Série sur Canal+ à 21 h 05

François Morel incarne Michel Vidal, figure de la gauche de la gauche dans « Baron noir ». / JEAN-CLAUDE LOTHER / KWAI / CANAL+

Le pari était risqué. Après le succès de la première saison de Baron noir, les deux scénaristes, Eric Benzekri et Jean-Baptiste Delafon, relèvent le défi d’un deuxième opus. Celui-ci se révèle, une nouvelle fois, très pertinent. En huit épisodes, ils ont réussi à mêler habilement fiction et réalité politique, les deux se télescopant de manière spectaculaire. Dans leur tâche, ils ont été aidés par une étonnante année électorale qui a bouleversé les codes politiques, avec le naufrage des grands partis, les scandales en tout genre, les trahisons et la mise à la retraite de toute une ­génération de dirigeants.

Du pain bénit pour les deux auteurs, qui poursuivent leur plongée dans les coulisses nauséabondes, les secrets de palais et les jeux de pouvoir du Parti socialiste. Un PS dont la survie ne tient qu’à Philippe Rickwaert (Kad ­Merad, au sommet de son art), ­ex-député de Dunkerque tout juste sorti de prison pour une affaire de corruption. Un « baron noir » ­déguisé en grand marionnettiste qui, dans l’ombre, tire les ficelles du jeu politique dans l’attente de son procès. Pour « sauver la République », menacée par l’extrême droite et le terrorisme religieux, il va entraîner Amélie Dorendeu (intrigante Anna Mouglalis) – première femme élue présidente de la République – dans une périlleuse stratégie d’alliances qui va provoquer une grave crise institutionnelle.

BARON NOIR Saison 2 Bande Annonce ✩ Kad Merad, Série Française (2018)
Durée : 00:39

Casting impeccable

Imaginé en janvier 2016, dans une France post-Charlie et post-Bataclan, le scénario a été réécrit et remanié maintes fois, notamment avec l’entrée en scène d’Emmanuel Macron dans la course à la présidentielle. « Au début, nous n’avons jamais cru à son succès, et nous avons écrit en conséquence », expliquent les deux auteurs. Mais la confusion s’est installée petit à petit, avec la percée de ­l’ancien conseiller de François Hollande, puis le renoncement de ce dernier et, enfin, l’élection de François Fillon et de Benoît ­Hamon aux primaires de la droite et de la gauche. Un séisme politique qui a changé les plans du ­scénario. « Tous les matins, en arrivant dans la salle d’écriture, nous n’avions aucune idée de ce qui ­allait se passer », se souvient Erik Benzekri, longtemps militant du PS aux ­côtés de Julien Dray et de Jean-Luc Mélenchon, et qui sait pertinemment que la vie politique « est plus violente dans la réalité que dans la fiction ».

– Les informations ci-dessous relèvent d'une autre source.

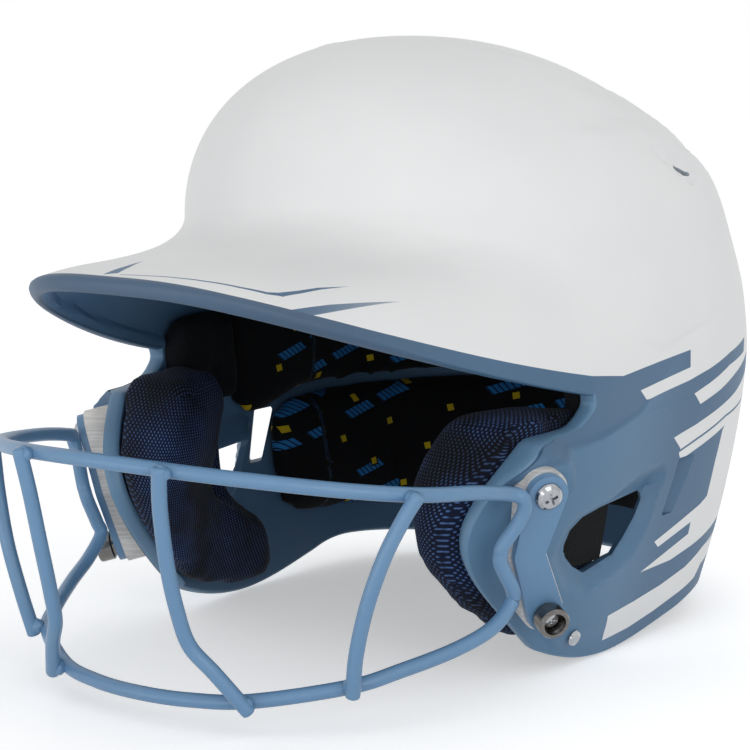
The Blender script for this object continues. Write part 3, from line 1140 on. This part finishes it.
def buildPads():
    f = padForm
    rad = math.radians
    print("crown pad")
    v, u = shareGrid(16, 16, -1)
    cx, cy = u * np.sqrt(1 - v * v / 2), v * np.sqrt(1 - u * u / 2)
    n = unit(np.stack([cx * 0.45, cy * 0.45 - 0.35, 1 + 0 * cx], -1))
    outer = capPoint(cx, cy) - n * (sf["wall"] + f["gap"] + 0.6)
    inner = outer - n * (f["liner"] * (0.25 + 0.75 * crowned((u + 1) / 2, (v + 1) / 2, 2)))[..., None]
    makePad("crownPad", outer, inner, liningCloth, "top", ("crown_pad",))
    # name, surface, its two spans, thickness, cells, channels, cloth and nodes
    table = [
        ("frontPad", domePoint, (rad(-127), rad(-53)), (127, 91), f["liner"], (12, 26), 3, liningCloth, ("front_pad",)),
        ("backPad", domePoint, (rad(63), rad(117)), (73, 1), f["bolster"], (16, 20), 2, liningCloth, ("back_pad",)),
        ("rearPad", flapWall, (-0.21, pi + 0.21), (2.6, -51.4), f["bolster"], (12, 44), 5, liningCloth, ("rear_pad",)),
        ("leftUpperPad", domePoint, (rad(-13), rad(49)), (123, 89), f["liner"], (12, 20), 2, liningCloth,
         ("left_upper_pad", "right_upper_pad")),
        ("leftBackPad", domePoint, (rad(10), rad(58)), (84.5, 44.5), f["liner"], (12, 16), 2, liningCloth,
         ("left_back_pad", "right_back_pad")),
        ("leftSidePad", sideFall, (-0.40, 1.04), (42.6, 3.4), f["liner"], (12, 28), 2, liningCloth,
         ("left_side_pad", "right_side_pad")),
        ("leftTemplePad", templeFall, (1.0, 1.16), (1.66, 2.36), f["liner"], (14, 18), 2, plainCloth,
         ("left_temple_pad", "right_temple_pad")),
    ]
    centre = np.array([0, 105.0, 40.0])
    for name, pointAt, aSpan, bSpan, thick, cells, channels, cloth, nodeNames in table:
        print(name)
        step = (0.01, 0.01) if pointAt is templeFall else (0.02, 1.0)
        for sign in (1, -1):
            outer, inner = patchPad(pointAt, aSpan, bSpan, thick, cells, channels, step, sign)
            mid = (outer.shape[0] // 2, outer.shape[1] // 2)
            if (inner[mid] - outer[mid]) @ (centre - outer[mid]) >= 0:
                break
        makePad(name, outer, inner, cloth, "round", nodeNames)
    print("jaw pads")
    outer, inner = jawGrids(30, 34)
    makePad("leftJawPad", outer, inner, meshCloth, "jaw", ("left_jaw_pad", "right_jaw_pad"))


buildPads()


# wire guard: round steel rod along smooth curves, welded at the crossings
guard = {
    "wire": 5.1, "sides": 20, "steps": 10, "sunk": 0.2, "beadRadius": 2.9, "beadLength": 3.5,
    # along and up the left mount plate, then in mm through the air to the middle
    "topPlate": [(-17.9, -17.2), (-17.6, -15.2), (-15.3, -11.6), (-11.8, -6.8), (-9.6, -1.8), (-10.8, 2.6)],
    "topEnd": (-15.5, 4.6), "topEndSunk": 0.3,
    "topAir": [(95.2, -30, 6), (89.2, -54, 8.6), (74, -76, 12), (50, -95.5, 15.8), (26.8, -108, 18.5),
               (0, -113.3, 19.8)],
    "lowPlate": [(-17.9, -17.5), (-18.1, -19.4), (-17.6, -22), (-15.6, -26.5), (-13.2, -32), (-13.2, -37)],
    "lowAir": [(90.5, -12, -44), (85.5, -27, -49), (76.5, -45.5, -53.4), (66.5, -61.5, -57), (40.7, -80.5, -61.6),
               (20, -87.5, -62.9), (0, -90, -63)],
    "outerBar": [(92.3, -60.1, 9.4), (89, -62.8, 2.4), (84, -66.2, -9.8), (78.4, -68.2, -26.6), (73.3, -67.2, -44),
                 (70.1, -64.6, -58.4)],
    "innerBar": [(29.7, -113, 19.4), (28, -110.6, 6), (27.2, -106.6, -12.8), (27.5, -102.2, -28.6), (29.1, -98, -40.9),
                 (35.2, -92.8, -50.3), (42.6, -84.9, -63.6)]}


def spline(points, steps):
    # Catmull-Rom curve through the points, as one array
    p = np.array(points, float)
    e = np.concatenate([[2 * p[0] - p[1]], p, [2 * p[-1] - p[-2]]])
    a, b, c, d = e[:-3, None], e[1:-2, None], e[2:-1, None], e[3:, None]
    t = (np.arange(steps) / steps)[None, :, None]
    q = 0.5 * (2 * b + (c - a) * t + (2 * a - 5 * b + 4 * c - d) * t ** 2 + (3 * b - a - 3 * c + d) * t ** 3)
    return np.concatenate([q.reshape(-1, 3), p[-1:]])


def rod(line, radius, sides, reference):
    # a circle carried along a line, its ends drawn in to a domed cut
    p = np.asarray(line, float)
    d = unit(np.gradient(p, axis=0))
    lead = 0.45 * radius
    p = np.concatenate([p[:1] - d[:1] * lead * out for out in (1, 0.9, 0.5)] + [p]
                       + [p[-1:] + d[-1:] * lead * out for out in (0.5, 0.9, 1)])
    shrink = [0.02, 0.72, 0.95]
    r = np.array(shrink + [1.0] * len(d) + shrink[::-1]) * radius
    d = np.concatenate([d[:1]] * 3 + [d] + [d[-1:]] * 3)
    u = unit(np.cross(reference, d))
    v = np.cross(d, u)
    t = (np.arange(sides) / sides * 2 * pi)[None, :, None]
    ring = p[:, None] + r[:, None, None] * (np.cos(t) * u[:, None] + np.sin(t) * v[:, None])
    count = len(p)
    caps = [list(range(sides)), list(range(count * sides - 1, (count - 1) * sides - 1, -1))]
    return ring.reshape(-1, 3), gridFaces(count, sides, 0, True)[:, ::-1].tolist() + caps


def bothHalves(points):
    p = np.array(points, float)
    return np.concatenate([p, (p[:-1] * [-1, 1, 1])[::-1]])


def weldBead(centre, along, radius, length, seed):
    # a lump of weld metal round a joint: an ellipsoid with slow ripples in its radius
    t, f = np.meshgrid(np.linspace(0, pi, 13), np.arange(20) / 20 * 2 * pi, indexing="ij")
    r = radius * (1 + 0.06 * np.sin(3 * f + seed) + 0.05 * np.sin(2 * t + 5 * f + seed))
    d = unit(along)
    u = unit(np.cross([0.3, 0.2, 1.0], d))
    v = np.cross(d, u)
    p = centre + (length * np.cos(t))[..., None] * d \
        + (r * np.sin(t))[..., None] * (np.cos(f)[..., None] * u + np.sin(f)[..., None] * v)
    return p.reshape(-1, 3), gridFaces(13, 20, 0, True).tolist()


def steelPiece(name, points, faces, angle, replaced):
    obj = newPiece(name, points, faces, (steelBlue,), angle)
    outwardFaces(obj)
    shade(obj, angle)
    keep(obj, replaced)


def buildGuard():
    r = guard["wire"] / 2
    rise = r - guard["sunk"]
    top = [onPlate(x, y, rise) for x, y in guard["topPlate"]] \
        + [onPlate(*guard["topEnd"], rise - guard["topEndSunk"])] + [np.array(q) for q in guard["topAir"]]
    low = [onPlate(x, y, rise) for x, y in guard["lowPlate"]] + [np.array(q) for q in guard["lowAir"]]
    outer, inner = np.array(guard["outerBar"]), np.array(guard["innerBar"])
    flip = np.array([-1.0, 1, 1])
    alongWire, acrossBar = [0.31, 0.21, 1], [1, 0, 0]
    for name, line, reference, node in (("guardTopWire", bothHalves(top), alongWire, "guard_top_wire"),
                                        ("guardLowerWire", bothHalves(low), alongWire, "guard_lower_wire"),
                                        ("guardBarLeftOuter", outer, acrossBar, "guard_bar_left_outer"),
                                        ("guardBarLeftInner", inner, acrossBar, "guard_bar_left_inner"),
                                        ("guardBarRightInner", inner * flip, acrossBar, "guard_bar_right_inner"),
                                        ("guardBarRightOuter", outer * flip, acrossBar, "guard_bar_right_outer")):
        points, faces = rod(spline(line, guard["steps"]), r, guard["sides"], reference)
        steelPiece(name, points, faces, 50, (node,))
    beads = []
    for k, bar in enumerate((outer, inner)):
        for s in (1, -1):
            for end, following, out in ((0, 1, 1.2), (-1, -2, 2.6)):
                q, d = bar[end] * [s, 1, 1], (bar[following] - bar[end]) * [s, 1, 1]
                middle = q + unit(d) * out + unit([-q[0], -q[1], 0]) * 1.6
                run = np.cross(d, [0.2, 0.9, 0.1])
                beads.append(weldBead(middle, run, guard["beadRadius"], guard["beadLength"], k + end))
    points, faces = joinParts(beads)
    steelPiece("guardWeldBeads", points, faces, 60, ())


buildGuard()
print("guard made")

# carried-over solids get their real finishes
finishes = {"mount_plate": plateBlue, "spacer": spacerGrey, "upper_screw": chrome, "strap_stud": darkNickel,
            "lower_screw": chrome, "upper_nut": zinc, "lower_nut": zinc, "flap_rivet": bareSteel,
            "tape_patch": hookTape}
for side in ("left", "right"):
    for part, material in finishes.items():
        obj = nodes[f"{side}_{part}"]
        obj.data.materials.clear()
        obj.data.materials.append(material)

# camera from the photograph: 750 x 750, 120 mm lens on a 36 mm sensor, 35 degrees to the left of the front
view = {"turn": 35, "height": 8.793, "lens": 120, "sensor": 36, "place": (0.529157, -0.766554, 0.241684)}


def buildCamera():
    az, el = math.radians(view["turn"]), math.radians(view["height"])
    back = Vector((math.sin(az) * math.cos(el), -math.cos(az) * math.cos(el), math.sin(el)))
    cam = bpy.data.cameras.new("camera")
    cam.lens, cam.sensor_width, cam.clip_end = view["lens"], view["sensor"], 20
    obj = addObject("camera", cam)
    obj.location = view["place"]
    obj.rotation_euler = back.to_track_quat("Z", "Y").to_euler()
    bpy.context.scene.camera = obj


# place and target in metres, size in metres, watts
areaLights = {"keyLight": ((1.9, -1.1, 0.75), (0, 0, 0.1), (1.3, 1.3), 12),
              "frontLight": ((0.5, -2.1, 0.16), (0, 0, 0.1), (1.4, 0.5), 4.0),
              "lowLight": ((-0.3, -0.95, 0.03), (0, -0.1, 0.14), (0.9, 0.1), 1.6),
              "topLight": ((0.4, 0.3, 2.0), (0, 0, 0.1), (1.6, 1.6), 1.2)}
studio = {"worldLight": 0.68, "worldColour": "#fafafa", "floorGlow": 0.42, "floorColour": "#f3f4f5", "floorHalf": 30,
          "floorLevel": -0.0005}


def seenByEye(tree):
    # 1 for what the camera and mirrors see, 0 for light that falls on things
    path = addNode(tree, "LightPath")
    mirror = addNode(tree, "Math", [(path, "Is Glossy Ray"), (path, "Is Transmission Ray")], operation="MAXIMUM")
    return addNode(tree, "Math", [(path, "Is Camera Ray"), mirror], operation="MAXIMUM")


def buildStudio():
    # white world to the eye and in mirrors, softer as a light
    world = bpy.data.worlds.new("studio")
    bpy.context.scene.world = world
    world.use_nodes = True
    t = world.node_tree
    t.nodes.clear()
    plain = addNode(t, "Background", {"Color": "#ffffff", "Strength": 1.0})
    soft = addNode(t, "Background", {"Color": studio["worldColour"], "Strength": studio["worldLight"]})
    addNode(t, "OutputWorld", [addNode(t, "MixShader", [seenByEye(t), soft, plain])])
    for name, (place, target, size, power) in areaLights.items():
        light = bpy.data.lights.new(name, "AREA")
        light.shape, light.size, light.size_y, light.energy = "RECTANGLE", size[0], size[1], power
        obj = addObject(name, light)
        obj.location = place
        obj.rotation_euler = (Vector(place) - Vector(target)).to_track_quat("Z", "Y").to_euler()
    # pale matt floor that glows a little to the eye, so that it meets the white without an edge
    m, t = newMaterial("paleFloor")
    strength = addNode(t, "Math", [seenByEye(t), studio["floorGlow"]], operation="MULTIPLY")
    glow = addNode(t, "Emission", {"Color": "#ffffff", "Strength": strength})
    matt = addNode(t, "BsdfDiffuse", {"Color": studio["floorColour"]})
    addNode(t, "OutputMaterial", [addNode(t, "AddShader", [matt, glow])])
    half, level = studio["floorHalf"], studio["floorLevel"]
    mesh = bpy.data.meshes.new("floor")
    corners = [(-half, -half, level), (half, -half, level), (half, half, level), (-half, half, level)]
    mesh.from_pydata(corners, [], [(0, 1, 2, 3)])
    mesh.materials.append(m)
    addObject("floor", mesh)


buildCamera()
buildStudio()
bpy.context.scene.view_settings.view_transform = "Standard"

Kad Merad et Anna Mouglalis. / CANAL+

Forts de ce constat, les scénaristes ont travaillé sur les personnages, particulièrement celui de Philippe Rickwaert, figure politique « à l’ancienne », sorte de petit Tony Soprano vivant perpétuel­lement dans l’urgence. Perdant ­magnifique, il ne survit que grâce à son instinct dialectique et à son intelligence politique. Les mots sont sa seule arme pour lutter contre la crise politique et per­sonnelle qu’il traverse. Une crise où « l’ancien meurt et le nouveau ne peut pas naître », comme l’écrivait le philosophe italien Antonio Gramsci dans ses Cahiers de ­ prison (1929-1935), ajoutant que « pendant cet inter-règne, on observe les phénomènes morbides les plus variés ».

Le casting de cette deuxième saison est impeccable. François Morel incarne Michel Vidal, ­ figure de la gauche de la gauche que Jean-Luc Mélenchon ne ­renierait pas. Pascal Elbé joue un centriste aux traits de François Bayrou et Patrick Mille, ici président du Front national, est le versant masculin de Marine Le Pen. « Notre ­série n’est pas cynique, ce sont nos personnages qui le sont. Et s’il n’y a plus de politique, il n’y a que de la barbarie », dit Eric ­Benzekri qui, avec Jean-Baptiste Delafon, a déjà commencé l’écriture de la troisième saison.

Baron noir, de Ziad Doueiri. Avec Kad Merad, Anna Mouglalis, Hugo Becker, Pascal Elbé (Fr, 2017, 8 × 52 min).